Tuesday, February 24, 2009

The Damage Has Been Done

Thank you, FASB. Thank you for the turning what would have been a bad, deleveraging-driven economic downturn into the borderline depression here in the US. Oh, and let’s not forget to thank your efficient market cohorts who have chosen to ignore decades of behavioral science and stick to the dogma of market efficiencies, including illiquid assets depressed by panic driven redemptions and forced liquidations.

Thank you for not appreciating the power of reflexivity and the feedback loop from the financial to the real economy with its negative wealth effect. For that is where things stand these so many months into the relentless graveyard spiral of bank assets writedowns, with its unchecked inevitability of creating the very real economy conditions that justify the depressed prices. At this lovely moment, the efficient market advocates are certain to proclaim the “wisdom” of the market in forecasting where the fair value of the depressed assets truly belonged (of course ignoring how reflexivity creates the very conditions it “predicts”. A self-fulfilling prophecy example if ever there was one.)

To be clear, I get the transparency argument put forth by FASB and certain groups advocating mark-to-market, such as the CFA Institute.
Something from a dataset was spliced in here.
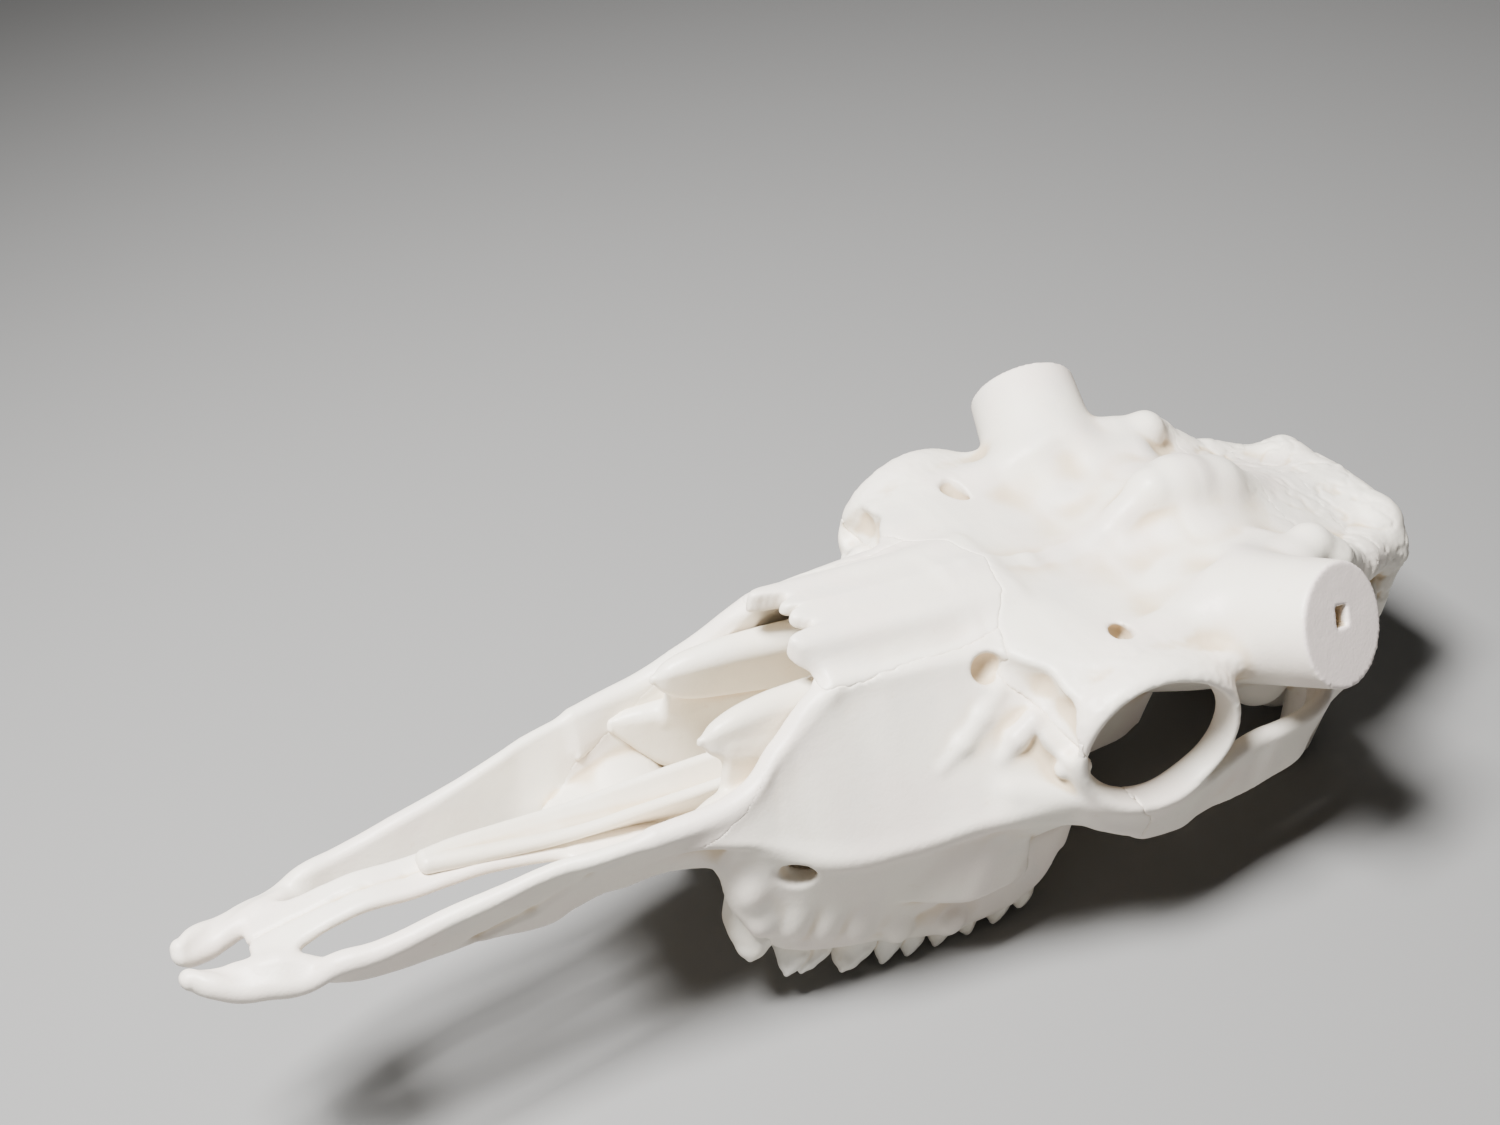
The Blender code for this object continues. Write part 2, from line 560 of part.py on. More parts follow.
def cast_mesh(clay, field, low, high, voxel, name):
    density = clamp(0.5 - field * (0.5 / voxel))
    cube = clay.tree.nodes.new("GeometryNodeVolumeCube")
    clay.tree.links.new(density.socket, cube.inputs["Density"])
    cube.inputs["Min"].default_value = low
    cube.inputs["Max"].default_value = high
    for axis, key in enumerate(("Resolution X", "Resolution Y", "Resolution Z")):
        cube.inputs[key].default_value = int((high[axis] - low[axis]) / voxel) + 1
    skin = clay.tree.nodes.new("GeometryNodeVolumeToMesh")
    skin.inputs["Threshold"].default_value = 0.5
    clay.tree.links.new(cube.outputs[0], skin.inputs["Volume"])
    out = clay.tree.nodes.new("NodeGroupOutput")
    clay.tree.links.new(skin.outputs[0], out.inputs[0])
    solid = new_solid(name, bpy.data.meshes.new(name))
    maker = solid.modifiers.new("form", "NODES")
    maker.node_group = clay.tree
    apply_all(solid)
    return solid


def new_solid(name, mesh, collection=None):
    solid = bpy.data.objects.new(name, mesh)
    (collection or MODEL).objects.link(solid)
    return solid


def apply_all(solid):
    graph = bpy.context.evaluated_depsgraph_get()
    mesh = bpy.data.meshes.new_from_object(solid.evaluated_get(graph), depsgraph=graph)
    solid.modifiers.clear()
    old = solid.data
    solid.data = mesh
    bpy.data.meshes.remove(old)
    mesh.name = solid.name


def thin_out(solid, faces):
    triangles = sum(len(face.vertices) - 2 for face in solid.data.polygons)
    fewer = solid.modifiers.new("fewer", "DECIMATE")
    fewer.ratio = faces / triangles
    fewer.use_symmetry = True
    fewer.symmetry_axis = "Y"
    apply_all(solid)


def boolean(solid, tool, kind, solver="EXACT"):
    change = solid.modifiers.new(kind.lower(), "BOOLEAN")
    change.operation = kind
    change.object = tool
    change.solver = solver
    apply_all(solid)


def cutter(name, corners, faces):
    mesh = bpy.data.meshes.new(name)
    build = bmesh.new()
    points = [build.verts.new(corner) for corner in corners]
    for face in faces:
        build.faces.new([points[i] for i in face])
    bmesh.ops.recalc_face_normals(build, faces=build.faces)
    build.to_mesh(mesh)
    build.free()
    solid = new_solid(name, mesh, CUTTERS)
    solid.hide_render = True
    solid.display_type = "WIRE"
    return solid


def prism(name, outline, plane, low, high):
    order = {"xz": (0, 2, 1), "xy": (0, 1, 2), "yz": (1, 2, 0)}[plane]
    corners = []
    for level in (low, high):
        for first, second in outline:
            corner = [0.0, 0.0, 0.0]
            corner[order[0]] = first
            corner[order[1]] = second
            corner[order[2]] = level
            corners.append(corner)
    count = len(outline)
    faces = [tuple(range(count)), tuple(range(2 * count - 1, count - 1, -1))]
    faces += [(i, (i + 1) % count, count + (i + 1) % count, count + i) for i in range(count)]
    return cutter(name, corners, faces)


def ribbon(name, line, plane, low, high):
    points = [Vector(point) for point in line]
    normals = [Vector((-(b - a).y, (b - a).x)).normalized() for a, b in zip(points, points[1:])]
    left = []
    right = []
    for i, point in enumerate(points):
        before = normals[max(i - 1, 0)]
        after = normals[min(i, len(normals) - 1)]
        mitre = (before + after).normalized()
        mitre *= GAP / 2 / max(mitre.dot(before), 0.3)
        left.append(point + mitre)
        right.append(point - mitre)
    return prism(name, left + right[::-1], plane, low, high)


def loose_parts(solid):
    build = bmesh.new()
    build.from_mesh(solid.data)
    build.verts.ensure_lookup_table()
    seen = set()
    parts = []
    for vert in build.verts:
        if vert.index in seen:
            continue
        group = []
        queue = [vert]
        seen.add(vert.index)
        while queue:
            one = queue.pop()
            group.append(one)
            for edge in one.link_edges:
                other = edge.other_vert(one)
                if other.index not in seen:
                    seen.add(other.index)
                    queue.append(other)
        parts.append([one.index for one in group])
    build.free()
    return parts


def take_part(solid, keep, name):
    build = bmesh.new()
    build.from_mesh(solid.data)
    build.verts.ensure_lookup_table()
    wanted = set(keep)
    gone = [vert for vert in build.verts if vert.index not in wanted]
    bmesh.ops.delete(build, geom=gone, context="VERTS")
    bmesh.ops.remove_doubles(build, verts=build.verts, dist=WELD)
    mesh = bpy.data.meshes.new(name)
    build.to_mesh(mesh)
    build.free()
    return new_solid(name, mesh)


def block(name, centre, way, size):
    turn = Vector(way).to_track_quat("Z", "Y").to_matrix()
    half = Vector(size) / 2
    signs = [(i, j, k) for k in (-1, 1) for j in (-1, 1) for i in (-1, 1)]
    corners = [Vector(centre) + turn @ Vector((i * half.x, j * half.y, k * half.z)) for i, j, k in signs]
    faces = [(0, 1, 3, 2), (4, 5, 7, 6), (0, 1, 5, 4), (2, 3, 7, 6), (0, 2, 6, 4), (1, 3, 7, 5)]
    return cutter(name, corners, faces)


for old in list(bpy.data.objects):
    bpy.data.objects.remove(old)
MODEL = bpy.data.collections.new("moose_skull_cast")
CUTTERS = bpy.data.collections.new("cutters")
bpy.context.scene.collection.children.link(MODEL)
bpy.context.scene.collection.children.link(CUTTERS)

MATERIALS = {}
for slot, colour in COLOURS.items():
    MATERIALS[slot] = bpy.data.materials.new(slot)
    MATERIALS[slot].use_nodes = True
    shader = MATERIALS[slot].node_tree.nodes["Principled BSDF"]
    shader.inputs["Base Color"].default_value = colour
    shader.inputs["Roughness"].default_value = ROUGHNESS
    shader.inputs["Metallic"].default_value = 0.0

clay = Clay("cast")
whole = cast_mesh(clay, cast_form(clay), LOW_CORNER, HIGH_CORNER, CAST_VOXEL, "whole")
thin_out(whole, CAST_FACES)
clay = Clay("teeth")
teeth = cast_mesh(clay, tooth_form(clay), TOOTH_LOW, TOOTH_HIGH, TOOTH_VOXEL, "teeth")
thin_out(teeth, 2 * TOOTH_FACES)
boolean(whole, teeth, "UNION", "MANIFOLD")
bpy.data.objects.remove(teeth)

# flat cut faces on the pedicles with a square socket in each, and flats under the points it stands on
for hand in (-1, 1):
    way = Vector((PEDICLE_WAY[0], hand * PEDICLE_WAY[1], PEDICLE_WAY[2])).normalized()
    tip = Vector((PEDICLE_TIP[0], hand * PEDICLE_TIP[1], PEDICLE_TIP[2]))
    boolean(whole, block("trim", tip + way * (TRIM_SIZE[2] / 2), way, TRIM_SIZE), "DIFFERENCE", "MANIFOLD")
    socket = block("socket", tip, way, (SOCKET_SIZE[0], SOCKET_SIZE[1], 2 * SOCKET_DEPTH))
    boolean(whole, socket, "DIFFERENCE", "MANIFOLD")

floor_way = Vector((sin(radians(REST_PITCH)), 0.0, -cos(radians(REST_PITCH))))
floor_point = floor_way * (REST_DEPTH - FLOOR_FLAT)
floor_trim = block("floor_trim", floor_point + floor_way * (FLOOR_SIZE[2] / 2), floor_way, FLOOR_SIZE)
boolean(whole, floor_trim, "DIFFERENCE", "MANIFOLD")

# the parts inside the nose come free first, then the bones round them
inner_cuts = [
    ribbon("vomer_cut", VOMER_CUT, "xz", -VOMER_CUT_SIDE, VOMER_CUT_SIDE),
    prism("scroll_cut", SCROLL_CUT, "yz", SCROLL_X, SCROLL_X + GAP),
]
for cut in inner_cuts:
    boolean(whole, cut, "DIFFERENCE", "MANIFOLD")
groups = sorted(loose_parts(whole), key=len, reverse=True)
pieces = [take_part(whole, group, "inner") for group in groups[1:]]
rest = take_part(whole, groups[0], "rest")
bpy.data.objects.remove(whole)

outer_cuts = [
    ribbon("face_cut", FACE_CUT, "xz", -SKULL_CUT_SIDE, SKULL_CUT_SIDE),
    ribbon("snout_cut", SNOUT_CUT, "xz", -SNOUT_CUT_SIDE, SNOUT_CUT_SIDE),
    ribbon("crown_cut", CROWN_CUT, "xz", -SKULL_CUT_SIDE, SKULL_CUT_SIDE),
    ribbon("nape_cut", NAPE_CUT, "xz", -NAPE_CUT_SIDE, NAPE_CUT_SIDE),
    ribbon("nasal_cut", NASAL_CUT, "yz", *NASAL_CUT_REACH),
    prism("middle_cut", MIDDLE_CUT, "xz", -GAP / 2, GAP / 2),
    prism("nasal_middle_cut", NASAL_MIDDLE_CUT, "xz", -GAP / 2, GAP / 2),
]
for hand in (-1, 1):
    way = Vector((PEDICLE_WAY[0], hand * PEDICLE_WAY[1], PEDICLE_WAY[2])).normalized()
    root = Vector((PEDICLE_ROOT[0], hand * PEDICLE_ROOT[1], PEDICLE_ROOT[2]))
    tip = Vector((PEDICLE_TIP[0], hand * PEDICLE_TIP[1], PEDICLE_TIP[2]))
    outer_cuts.append(block("pedicle_cut", root.lerp(tip, PEDICLE_CUT), way, PEDICLE_CUT_SIZE))
    outer_cuts.append(ribbon("arch_cut", [(x, hand * y) for x, y in ARCH_CUT], "xy", *ARCH_CUT_HEIGHTS))
for cut in outer_cuts:
    boolean(rest, cut, "DIFFERENCE", "MANIFOLD")
pieces += [take_part(rest, group, "bone") for group in loose_parts(rest) if len(group) >= SMALLEST_NODE]
bpy.data.objects.remove(rest)


def middle(solid):
    points = [vert.co for vert in solid.data.vertices]
    return sum(points, Vector()) / len(points)


stand = bpy.data.objects.new("rest_pose", None)
MODEL.objects.link(stand)
stand.rotation_euler = (0.0, radians(REST_PITCH), 0.0)
stand.location = REST_SHIFT
for name, place, slot in NODES:
    piece = min(pieces, key=lambda one: (middle(one) - Vector(place)).length)
    pieces.remove(piece)
    piece.name = name
    piece.data.name = name
    piece.data.materials.clear()
    piece.data.materials.append(MATERIALS[slot])
    piece.parent = stand
    for face in piece.data.polygons:
        face.use_smooth = True
for piece in pieces:
    bpy.data.objects.remove(piece)
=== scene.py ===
# Moose skull, life size: a cream resin cast without its lower jaw, resting on its cheek teeth and its rear.
# While it is shaped, x runs back from the snout tips, y to the right and z up, in metres.
# Every bone is a distance field in Geometry Nodes, folded on |y|, and turned to its rest pose at the end.
import math

import bpy
from mathutils import Matrix, Vector


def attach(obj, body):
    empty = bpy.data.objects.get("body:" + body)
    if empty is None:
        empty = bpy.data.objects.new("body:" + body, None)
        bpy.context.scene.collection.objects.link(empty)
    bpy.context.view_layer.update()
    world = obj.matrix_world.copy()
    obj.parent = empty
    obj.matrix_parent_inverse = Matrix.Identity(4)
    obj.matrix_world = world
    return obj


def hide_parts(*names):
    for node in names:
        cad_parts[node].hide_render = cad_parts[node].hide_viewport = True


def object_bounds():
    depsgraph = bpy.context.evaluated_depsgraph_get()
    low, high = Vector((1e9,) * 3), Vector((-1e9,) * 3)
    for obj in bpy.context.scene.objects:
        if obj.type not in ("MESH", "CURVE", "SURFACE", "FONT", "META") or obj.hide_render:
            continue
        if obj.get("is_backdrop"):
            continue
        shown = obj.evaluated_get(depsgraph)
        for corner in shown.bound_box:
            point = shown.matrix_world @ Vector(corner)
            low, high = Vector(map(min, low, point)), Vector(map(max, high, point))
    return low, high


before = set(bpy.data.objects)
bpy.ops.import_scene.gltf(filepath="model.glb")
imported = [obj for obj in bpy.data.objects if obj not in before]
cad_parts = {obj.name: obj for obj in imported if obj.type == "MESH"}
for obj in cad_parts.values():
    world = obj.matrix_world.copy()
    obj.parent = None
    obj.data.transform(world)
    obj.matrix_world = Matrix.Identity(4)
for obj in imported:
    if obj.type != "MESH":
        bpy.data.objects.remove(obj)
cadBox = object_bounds()
print("frame loaded:", len(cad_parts), "nodes")

pose = {"pitch": 16.045, "shift": (-0.3166, 0.0, 0.13829)}
restPose = Matrix.Translation(pose["shift"]) @ Matrix.Rotation(math.radians(pose["pitch"]), 4, "Y")


# one socket of a node tree, so that sums on it are written as plain Python
class Link:
    def __init__(self, graph, socket):
        self.graph, self.socket = graph, socket

    def __add__(self, other):
        return self.graph.maths("ADD", self, other)

    def __sub__(self, other):
        return self.graph.maths("SUBTRACT", self, other)

    def __rsub__(self, other):
        return self.graph.maths("SUBTRACT", other, self)

    def __mul__(self, other):
        return self.graph.maths("MULTIPLY", self, other)

    def __truediv__(self, other):
        return self.graph.maths("DIVIDE", self, other)

    def __rtruediv__(self, other):
        return self.graph.maths("DIVIDE", other, self)

    def __neg__(self):
        return self.graph.maths("MULTIPLY", self, -1.0)

    __radd__ = __add__
    __rmul__ = __mul__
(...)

However, it takes an intellectual leap backward to conclude that mark-to-market is the only asset valuation method worthy of consideration. In such a view and since markets are "efficient at all times and under all circumstances", only the last trade can be considered an acceptable data point to know what the “fair value” of an asset is. No reason to consider other valuation methodologies (such as mark to maturity), for such methods are fraught with potential senior management chicanery. In such a view.

Investment Strategy Implications

With all the talk of a Great Depression II, I have a recommendation. I recommend that FASB and the efficient market cohorts hire a spokesperson. A spokesperson with a trademark expression that exemplifies the economic situation we find ourselves in. I recommend Oliver Hardy, who said it best, “Well, here's another nice mess you've gotten me into."

The damage has been done. Repeal or modification of FAS 157 will now almost certainly have limited positive effects now that reflexivity has begun to work its magic. In fact, one could argue that repeal or modification of mark-to-market will actually inhibit, if not outright eliminate, the recognition of the capital appreciation potential in many of the panic driven depressed assets once fear recedes and balanced thinking returns. Under such conditions, one can only conclude that the winners will be those who scoop up the babies thrown out with the bath water. Tragically, those winners are not likely to be the entities who were forced to writedown all the "toxic" assets - the banks.

(By the way, I wonder if the history books will conclude that the adoption of FAS 157 is the equivalent of Smoot-Hawley: What the Smoot-Hawley act did for the Great Depression, FAS 157 does for the economic mess we are in today – turn a bad recession into a depression.)